Para a secretária, a criação de uma pasta não é solução certeira para maior transparência orçamentária, mas pode ser um instrumento valioso. “A verba para o idoso pode estar fragmentada em outras secretarias e ainda assim ser um bom investimento, mas acredito que a secretaria traga um direcionamento especializado, que cutuque e coordene as outras pastas, porque elas não têm só a população idosa para atender, e isso exige um conhecimento mais especializado.”
O pesquisador da FGV Ibre Flavio Ataliba reforça que, antes de um orçamento expressivo e transparente, a população está mesmo preocupada com a execução dessas políticas públicas.
Não é necessário unificar em uma pasta ou coordenadoria o orçamento reservado para projetos que atendam a população idosa, mas é importante, porque gera transparência e planejamento. Porém, é ainda mais relevante você ter uma política pública bem desenhada e colocada em prática”, avalia.
O impacto da reforma tributária O presidente da Associação Paulista de Municípios e vice-presidente da Confederação Nacional dos Municípios, Fred Guidoni, afirma que o que desvia os esforços dos municípios paulistas de executar políticas públicas para pessoas idosas é, em grande parte, a dívida pública, resultado de desequilíbrio na redistribuição de verbas.

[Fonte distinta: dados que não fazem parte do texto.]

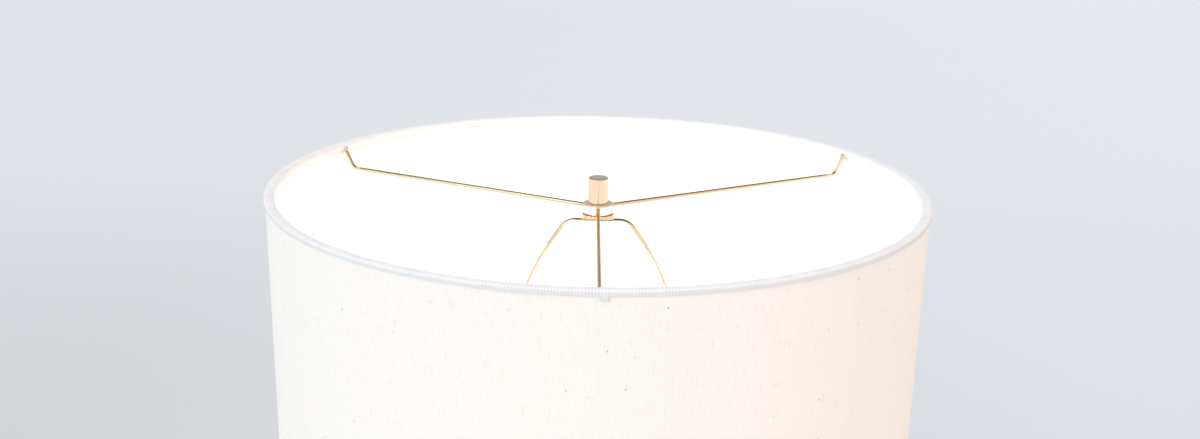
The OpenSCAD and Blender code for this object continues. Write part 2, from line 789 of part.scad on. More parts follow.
// Riveted through the eye and the clip's floor so that it turns, with a seat for the spider
module harp_stud() {
    pivot_from = clip_floor - rest_gap;
    neck_from = harp_wire_d / 2 + rest_gap;
    color("gold") translate([0, 0, harp_top_z]) {
        translate([0, 0, pivot_from - rivet_t]) cylinder(d = rivet_d, h = rivet_t);
        translate([0, 0, pivot_from]) cylinder(d = pivot_d, h = neck_from - pivot_from);
        translate([0, 0, neck_from]) cylinder(d = stud_neck_d, h = stud_stand - seat_t - neck_from);
        translate([0, 0, stud_stand - seat_t]) cylinder(d = seat_d, h = seat_t);
        translate([0, 0, stud_stand]) cylinder(d = stud_d, h = stud_thread_l);
    }
}

// ---------------------------------------------------------------- spider, shade and finial

module spider_washer() {
    color("gold") translate([0, 0, washer_z]) tube(washer_d, washer_hole_d, washer_t);
}

arm_end_l = arm_rise / sin(arm_end_slope); // from the corner, without its bend, to the end
arm_start = [arm_start_r, arm_z, 0];
arm_path = concat([arm_start], stations([
    ["run", arm_corner_r - arm_bend_take - arm_start_r],
    ["bend", arm_bend_axis_r, arm_end_slope],
    ["run", arm_end_l - arm_bend_take]
], arm_start));

arm_turns = [arm_turn_front, arm_turn_right, arm_turn_left];
module at_arm(i) rotate([0, 0, arm_turns[i]]) at_third(i) children();

module spider_arm(i) color("gold") at_arm(i) swept_wire(arm_wire_d, arm_path);

// Room for an arm's end where the top tape is folded round it
module arm_notch(i) {
    at_arm(i) translate([arm_corner_r, 0, arm_z]) rotate([0, 90 - arm_end_slope, 0])
        translate([0, 0, arm_bend_take])
            cylinder(d = arm_wire_d + 2 * glue_gap, h = arm_end_l - arm_bend_take + ring_wire_d / 2);
}

module edge_ring() {
    rotate_extrude() translate([ring_r, 0]) circle(d = ring_wire_d);
}

module shade_top_ring() color("gold") translate([0, 0, rim_z - ring_drop]) edge_ring();
module shade_bottom_ring() color("gold") translate([0, 0, shade_bottom_z + ring_drop]) edge_ring();

module shade_liner() {
    color("white") translate([0, 0, shade_bottom_z + tape_t + glue_gap])
        tube(2 * liner_r, 2 * (liner_r - liner_t), shade_h - 2 * (tape_t + glue_gap));
}

module shade_fabric() {
    color("linen") translate([0, 0, shade_bottom_z + tape_t + glue_gap])
        tube(shade_d, 2 * (shade_r - fabric_t), shade_h - 2 * (tape_t + glue_gap));
}

// Section of the tape: folded over the wall and the ring, and hanging down on both sides.
// The edge of the shade is at y = 0.
module tape_section() {
    wall_in = shade_r - wall_t - glue_gap;
    wall_out = shade_r + glue_gap;
    flap_in = wall_in - tape_t; // inner face of the flap that hangs down inside
    ring_hole_r = ring_wire_d / 2 + glue_gap;
    fold_end = 360 - acos((flap_in - ring_r) / ring_drop); // where the fold under the ring meets the flap
    polygon(concat(
        [[wall_out, -tape_outside_h], [wall_out + tape_t, -tape_outside_h]],
        arc(wall_out, -tape_t, tape_t, 0, 90, 4),
        arc(ring_r, -ring_drop, ring_drop, 90, fold_end, 16),
        [[flap_in, -tape_inside_h], [wall_in, -tape_inside_h], [wall_in, -ring_drop - ring_hole_r]],
        arc(ring_r, -ring_drop, ring_hole_r, 270, 90, 12),
        [[wall_out, ring_hole_r - ring_drop]]
    ));
}

module shade_top_tape() {
    color("whitesmoke") difference() {
        translate([0, 0, rim_z]) rotate_extrude() tape_section();
        for (i = [0:2]) arm_notch(i);
    }
}

module shade_bottom_tape() {
    color("whitesmoke") translate([0, 0, shade_bottom_z]) mirror([0, 0, 1])
        rotate_extrude() tape_section();
}

// A plain cylinder with a tapped hole. Its foot is rounded and its crown has a fine bevel.
finial_foot_r = 0.8;
finial_bevel = 0.35;
module finial() {
    hole_r = stud_d / 2 + slide_gap / 2;
    color("gold") translate([0, 0, finial_z]) rotate_extrude() polygon(concat(
        [[hole_r, 0]],
        arc(finial_d / 2 - finial_foot_r, finial_foot_r, finial_foot_r, -90, 0),
        [[finial_d / 2, finial_h - finial_bevel], [finial_d / 2 - finial_bevel, finial_h]],
        [[0, finial_h], [0, stud_thread_l - washer_t], [hole_r, stud_thread_l - washer_t]]
    ));
}

// ---------------------------------------------------------------- nodes

hub();
hub_top_plate();
hub_bottom_plate();
hub_plate_screws();
cord_bushing();
lamp_pipe();
pipe_nut();
pipe_lock_washer();
neck_tube();
check_ring();
harp_saddle();
for (i = [0:2]) leg(i);
leg_bolts();
leg_inserts();
leg_ferrules();
foot_pads();
socket_cap();
cap_set_screw();
socket_shell();
socket_card_liner();
socket_body();
socket_screw_shell();
socket_contact();
terminal_screws();
switch_shaft();
switch_knob();
bulb_contact();
bulb_insulator();
bulb_cap();
bulb_housing();
bulb_globe();
led_board();
harp_bow();
harp_clip();
harp_sleeve(-1);  // harp_sleeve_left
harp_sleeve(1);  // harp_sleeve_right
harp_stud();
spider_washer();
for (i = [0:2]) spider_arm(i);
shade_top_ring();
shade_bottom_ring();
shade_liner();
shade_fabric();
shade_top_tape();
shade_bottom_tape();
finial();
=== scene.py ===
# %% [markdown]
# # A table lamp with a linen drum shade, on three turned legs
#
# The construction of the lamp is already made and fixed: every shell, wire, screw and leg is a solid at
# its real size. This lesson gives those solids their finishes, adds the small pieces that only the eye
# needs, lights the lamp as a studio would, and switches its bulb on.
#
# Everything is in metres, with the table at z = 0 and the lamp's axis on x = y = 0. The front is -Y.

# %% Load the lamp's solids
import math

import bmesh
import bpy
from mathutils import Matrix, Vector


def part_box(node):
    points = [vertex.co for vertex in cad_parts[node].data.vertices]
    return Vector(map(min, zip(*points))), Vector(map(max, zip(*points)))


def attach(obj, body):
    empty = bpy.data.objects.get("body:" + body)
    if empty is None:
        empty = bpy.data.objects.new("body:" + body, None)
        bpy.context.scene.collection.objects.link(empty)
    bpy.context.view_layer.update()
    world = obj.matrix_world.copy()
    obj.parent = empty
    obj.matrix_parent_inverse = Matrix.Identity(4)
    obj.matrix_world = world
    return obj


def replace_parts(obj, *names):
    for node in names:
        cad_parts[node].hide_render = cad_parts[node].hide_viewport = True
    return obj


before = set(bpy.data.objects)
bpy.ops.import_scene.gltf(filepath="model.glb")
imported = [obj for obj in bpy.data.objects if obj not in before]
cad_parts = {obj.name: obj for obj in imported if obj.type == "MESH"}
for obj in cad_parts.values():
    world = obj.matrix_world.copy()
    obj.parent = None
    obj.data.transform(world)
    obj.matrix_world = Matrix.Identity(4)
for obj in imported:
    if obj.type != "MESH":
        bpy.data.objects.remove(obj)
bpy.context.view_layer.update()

# %% [markdown]
# ## Measure what the finishes need
#
# A weave has to follow the shade round, and wood grain has to run along each leg. Both need a few sizes
# of the lamp, and those are read from the solids, so that the finishes follow when a size changes.

# %% Sizes that are read from the solids
MM = 0.001
GLUE = 0.05  # mm between two layers of the shade
WIRE_R = 1.2  # mm, of the harp's wire and the spider's arms


def size_of(node):
    low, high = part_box(node)
    return high - low


def inner_radius(node):
    """How near to the lamp's axis a ring-shaped solid comes."""
    return min(v.co.xy.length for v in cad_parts[node].data.vertices)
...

“A impressão geral que a população tem é que os serviços são ruins, de qualidade insuficiente e isso se explica muito pelo déficit.”
O pacto federativo firmado na Constituição brasileira fez a distribuição tributária do que compete à União, aos Estados e aos municípios, como ele explica. “O problema é que de lá para cá, o que é destinado para as cidades é pouco frente a todas as responsabilidades que elas assumiram. Mas isso não se resolve sobretaxando ainda mais a população e sim redistribuindo o que já existe, o que em partes é solucionado pela reforma tributária.”
Guidoni, que foi prefeito de Campos de Jordão, defende que, para além da reforma, seja pensada uma reestruturação sistemática dos impostos, como aumentar o porcentual do que retorna às cidades via Fundo de Participação dos Municípios (FPM), hoje limitado a 25,5% do arrecadado nacionalmente com o Imposto de Renda (IR).